The world of medical research, manufacture and pharmaceutical distribution is an exceptionally fast-paced, high-tech environment where medicines undergo rigorous modelling, tests and clinical trials before they are rolled out onto the market.

Thanks to advances in biological and genetic knowledge such as the recent AlphaFold protein library, there is more data than ever that can be used to find and isolate potential molecules that could be used to provide effective medicines to treat a range of conditions.

The earliest pharmaceutical traditions were somewhat different, although the concept of a library of potentially therapeutic substances is almost as old as medicine itself and traces itself back to some of the first-ever great civilisations.

Medicine And Mysticism

The use of medicinal plants is as old as humanity itself, with early Neanderthals treating illnesses and injuries through the use of water, leaves and herbs.

The areca nut, a mild stimulant that whilst known now to be a carcinogenic but has been used in traditional medicine as a treatment for tapeworms and other parasites, was found in the prehistoric Spirit Cave.

The earliest known medical writings came from the Sumerians, one of the earliest civilisations in history that would form part of Mesopotamia, which took the form of cuneiform tablets holding prescriptions for medicines that date back to the third millennium BC.

This is matched by other Mesopotamian cultures such as the Babylonians, the first known culture to run an apothecary, or early pharmacy business, and also had written the extensive Diagnostic Handbook, an early compilation of Babylonian medical knowledge.

At the time, there was a conflation between the mysticism that persisted in the beliefs of many ancient cultures and the therapeutic properties of the balms, herbs and medicines provided, as well as the earliest example of modern diagnostic principles.
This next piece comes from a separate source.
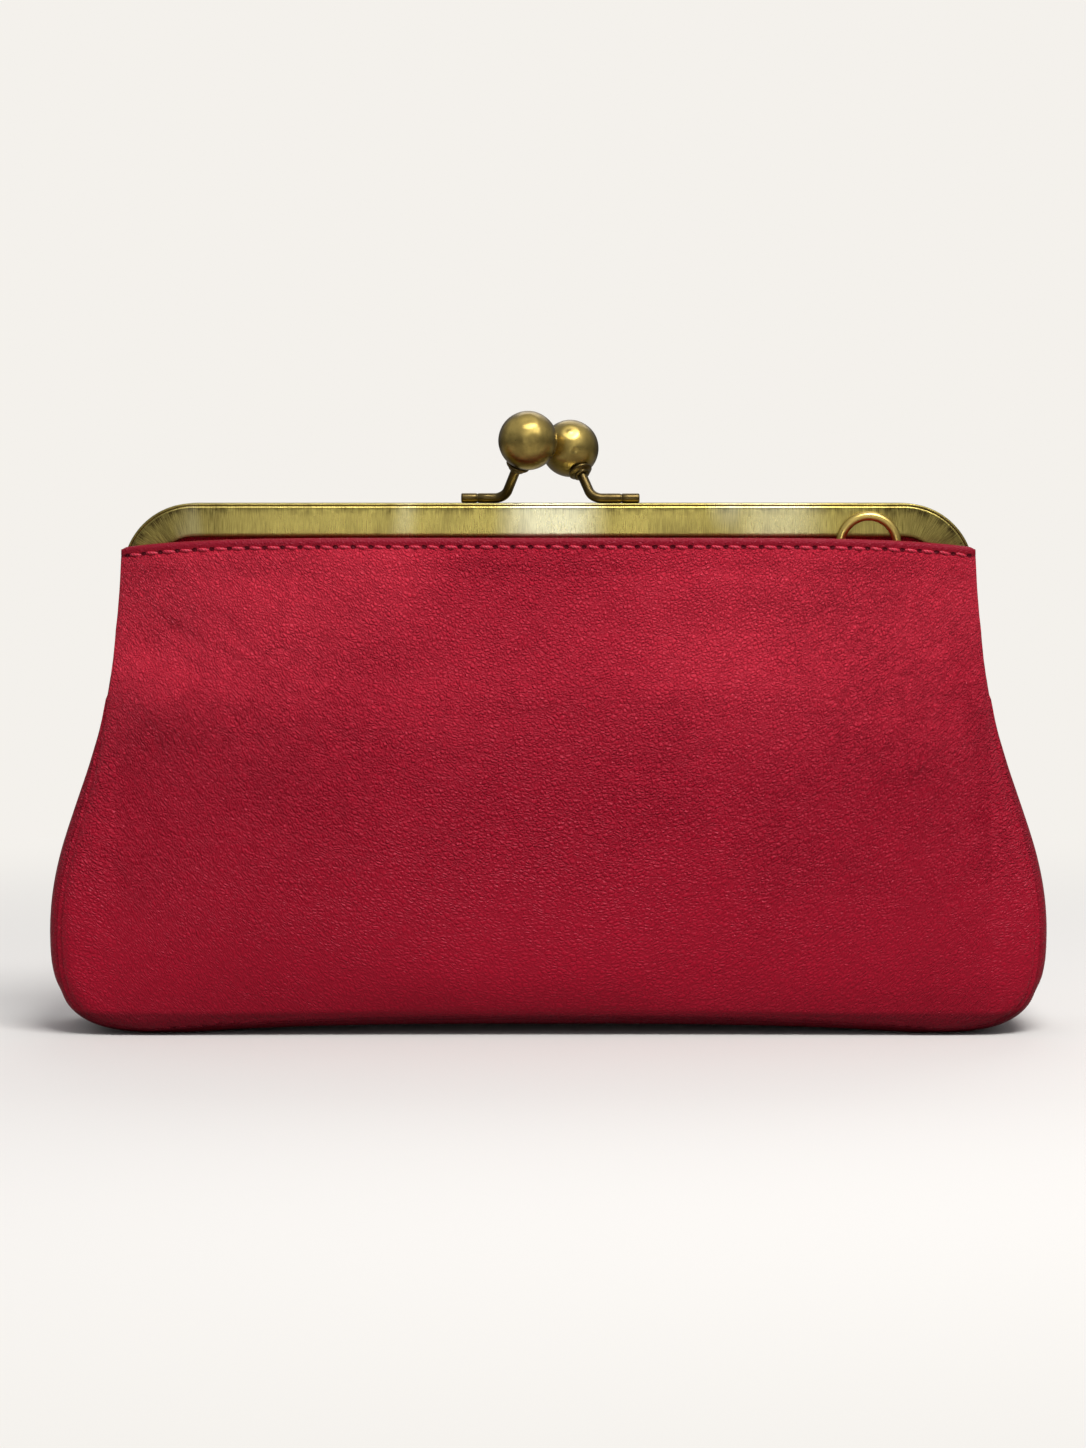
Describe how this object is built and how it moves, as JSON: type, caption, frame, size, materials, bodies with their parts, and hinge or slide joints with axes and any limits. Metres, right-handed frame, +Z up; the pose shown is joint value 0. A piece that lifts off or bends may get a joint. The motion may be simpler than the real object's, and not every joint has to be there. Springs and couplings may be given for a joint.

This means that a cuneiform tablet detailing a treatment for poisoning would not only explain how to determine and treat a disease but also had a prayer or incantation to say during treatment.

Because of how similar later era Babylonian medicine is to early Ancient Greek medicine, there is a firm connection between the earliest tradition of medicine and De Materia Medica, one of the longest-lasting pharmaceutical books in human history.

Ancient Public Health

Parallel to the Mesopotamians creating many foundational principles for modern medicine and medical prescriptions, the Ancient Egyptians had a comprehensive public health system of their own, including the first-ever example of medical specialisation.

Much like in Mesopotamia, Egyptian medicine combined clinical diagnosis, anatomy and rational empiricism with mystic incantations and a belief that supernatural forces are part of medical ailments.

By far the most interesting surviving medical papyrus is an exception to this, however. The Edwin Smith Papyrus, which dates between 3000BC and 1600BC, mentions magic very rarely in favour of case studies of particular medical conditions, treatment options and the likelihood of success.

The Ebers Papyrus is one of the most important Egyptian written work with regards to medicine, as it contained 700 remedies for different conditions, once again including a mix of rational medical epistemology with incantation meant to turn away demons.

Some of the treatments are still used today, such as the treatment for Guinea-worm disease which involves wrapping the end of the worm around a stick and slowly pulling it out.

Exactly which of these documents was the first medical document is uncertain, as there is a tradition in Ancient Egypt of rewriting and redrafting old papyrus documents compared to the long-standing stone tablets used in Mesopotamia.

However, they highlight how even early in human civilisation, medicine was a fundamental part of survival and an understanding that this knowledge needed to be preserved, shared and used to help others.